There is a mix of private and public print and broadcast media, but there is still a lack of transparency in ownership. The reformist government appointed new managers to the state broadcaster, Teleradio Moldova, which received high marks from the Chisinau-based Electronic Broadcasters Association (APEL) for its balanced news coverage during a September national referendum and November parliamentary election that maintained the political deadlock in the country's legislature. State media regulators also improved their professionalism and took more initiative to enforce regulations, but at times remained highly politicized. In October, the Broadcasting Coordinating Council failed to enforce media regulations requiring somewhat balanced election coverage by the blatantly pro-PCRM national television channel NIT. That same month, the council awarded 10 of 11 television frequencies to a single television station and 4 of 7 radio frequencies to a single radio station. Journalists expected broadcast media regulation to improve in 2011, when parliament is scheduled to appoint three new members to the Broadcasting Coordinating Council. The AEI also took steps to reduce government influence over some 40 state-owned national and regional newspapers, approving a plan to strengthen their editorial independence and privatize them in 2011, the Independent Press Association reported.

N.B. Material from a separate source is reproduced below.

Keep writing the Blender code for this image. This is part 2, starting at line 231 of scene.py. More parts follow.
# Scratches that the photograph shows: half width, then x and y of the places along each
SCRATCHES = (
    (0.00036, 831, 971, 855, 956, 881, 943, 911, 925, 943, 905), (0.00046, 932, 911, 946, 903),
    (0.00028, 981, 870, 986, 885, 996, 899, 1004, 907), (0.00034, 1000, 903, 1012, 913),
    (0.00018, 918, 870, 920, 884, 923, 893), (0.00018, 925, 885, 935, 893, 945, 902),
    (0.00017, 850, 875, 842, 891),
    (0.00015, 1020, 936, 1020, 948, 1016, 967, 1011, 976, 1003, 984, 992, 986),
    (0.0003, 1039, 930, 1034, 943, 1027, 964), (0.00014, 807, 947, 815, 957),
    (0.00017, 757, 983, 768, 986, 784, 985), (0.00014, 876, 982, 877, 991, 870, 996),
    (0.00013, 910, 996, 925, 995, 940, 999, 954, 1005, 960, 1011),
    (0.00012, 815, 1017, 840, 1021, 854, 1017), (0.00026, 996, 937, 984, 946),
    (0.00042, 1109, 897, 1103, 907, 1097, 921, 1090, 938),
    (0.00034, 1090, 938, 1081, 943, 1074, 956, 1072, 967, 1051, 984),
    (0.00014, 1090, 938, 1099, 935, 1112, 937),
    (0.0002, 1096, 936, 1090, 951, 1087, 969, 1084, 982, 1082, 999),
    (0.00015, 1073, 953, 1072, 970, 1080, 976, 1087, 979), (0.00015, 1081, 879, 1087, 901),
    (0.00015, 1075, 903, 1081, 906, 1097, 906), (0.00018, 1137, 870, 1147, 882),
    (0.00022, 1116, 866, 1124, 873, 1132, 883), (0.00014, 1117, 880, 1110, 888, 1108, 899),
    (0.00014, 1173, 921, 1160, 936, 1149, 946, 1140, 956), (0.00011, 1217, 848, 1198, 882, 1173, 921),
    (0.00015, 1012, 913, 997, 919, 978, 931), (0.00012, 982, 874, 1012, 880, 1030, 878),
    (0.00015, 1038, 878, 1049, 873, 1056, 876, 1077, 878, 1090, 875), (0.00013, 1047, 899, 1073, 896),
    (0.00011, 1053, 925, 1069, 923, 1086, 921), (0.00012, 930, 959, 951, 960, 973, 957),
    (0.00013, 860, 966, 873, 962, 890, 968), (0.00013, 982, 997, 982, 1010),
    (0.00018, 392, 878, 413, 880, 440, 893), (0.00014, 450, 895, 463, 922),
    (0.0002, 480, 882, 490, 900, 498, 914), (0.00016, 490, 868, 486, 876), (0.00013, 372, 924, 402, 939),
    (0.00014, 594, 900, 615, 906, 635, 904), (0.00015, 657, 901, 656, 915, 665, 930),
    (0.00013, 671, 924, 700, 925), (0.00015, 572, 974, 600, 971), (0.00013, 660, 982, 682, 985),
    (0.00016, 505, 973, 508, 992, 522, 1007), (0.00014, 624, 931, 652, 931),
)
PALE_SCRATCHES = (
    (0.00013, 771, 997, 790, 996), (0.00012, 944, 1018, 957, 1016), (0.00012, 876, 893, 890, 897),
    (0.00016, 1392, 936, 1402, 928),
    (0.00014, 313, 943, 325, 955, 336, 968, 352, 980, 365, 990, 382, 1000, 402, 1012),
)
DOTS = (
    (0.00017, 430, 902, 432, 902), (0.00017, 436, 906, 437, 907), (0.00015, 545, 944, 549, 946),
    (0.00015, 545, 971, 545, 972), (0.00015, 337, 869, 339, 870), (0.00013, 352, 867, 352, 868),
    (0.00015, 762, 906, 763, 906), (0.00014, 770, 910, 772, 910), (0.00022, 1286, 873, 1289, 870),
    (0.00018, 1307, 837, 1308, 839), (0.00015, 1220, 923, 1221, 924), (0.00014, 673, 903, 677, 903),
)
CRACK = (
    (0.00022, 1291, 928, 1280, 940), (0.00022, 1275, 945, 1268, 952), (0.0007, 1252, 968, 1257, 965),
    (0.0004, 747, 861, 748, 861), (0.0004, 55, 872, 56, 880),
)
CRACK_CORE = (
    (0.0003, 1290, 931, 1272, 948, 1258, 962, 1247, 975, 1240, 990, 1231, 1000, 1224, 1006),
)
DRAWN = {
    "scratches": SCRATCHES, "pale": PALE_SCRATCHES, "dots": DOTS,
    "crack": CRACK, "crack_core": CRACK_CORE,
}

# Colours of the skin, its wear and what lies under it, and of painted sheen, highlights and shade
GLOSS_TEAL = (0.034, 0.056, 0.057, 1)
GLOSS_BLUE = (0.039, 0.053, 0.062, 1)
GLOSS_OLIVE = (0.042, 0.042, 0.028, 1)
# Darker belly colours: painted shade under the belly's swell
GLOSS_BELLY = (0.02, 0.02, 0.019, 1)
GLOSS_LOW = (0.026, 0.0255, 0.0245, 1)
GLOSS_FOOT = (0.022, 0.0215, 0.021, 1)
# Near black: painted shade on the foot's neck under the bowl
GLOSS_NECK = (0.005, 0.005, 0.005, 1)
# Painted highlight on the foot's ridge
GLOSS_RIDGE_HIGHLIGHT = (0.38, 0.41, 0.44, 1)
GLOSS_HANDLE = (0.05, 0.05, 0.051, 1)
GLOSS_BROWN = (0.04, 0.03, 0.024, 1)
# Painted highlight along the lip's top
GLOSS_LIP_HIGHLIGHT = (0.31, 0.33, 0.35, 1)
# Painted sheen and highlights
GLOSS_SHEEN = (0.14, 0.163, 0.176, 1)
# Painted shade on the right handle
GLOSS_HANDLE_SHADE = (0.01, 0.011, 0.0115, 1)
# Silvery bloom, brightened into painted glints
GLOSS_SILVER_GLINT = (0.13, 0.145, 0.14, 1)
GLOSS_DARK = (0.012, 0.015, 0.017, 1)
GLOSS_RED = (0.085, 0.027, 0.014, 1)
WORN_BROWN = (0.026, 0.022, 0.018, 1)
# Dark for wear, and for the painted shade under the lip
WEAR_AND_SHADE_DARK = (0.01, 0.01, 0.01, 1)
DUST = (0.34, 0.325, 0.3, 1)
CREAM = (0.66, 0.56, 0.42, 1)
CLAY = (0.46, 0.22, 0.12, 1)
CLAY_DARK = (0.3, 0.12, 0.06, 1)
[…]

Although the underdeveloped telecommunications infrastructure and high fees for internet connections have resulted in limited usage, access is generally not restricted by the authorities, and approximately 40 percent of the population had access to the internet in 2010. The global economic crises and painful economic reforms imposed by the International Monetary Fund in October 2009 forced media outlets to become more efficient and intensified the rise of advertising revenue for websites and the decline of such revenue for print media. In the separatist Transnistria region, the public increasingly used social networking websites that enabled them to anonymously discuss politically sensitive issues with individuals from the government-controlled section of Moldova.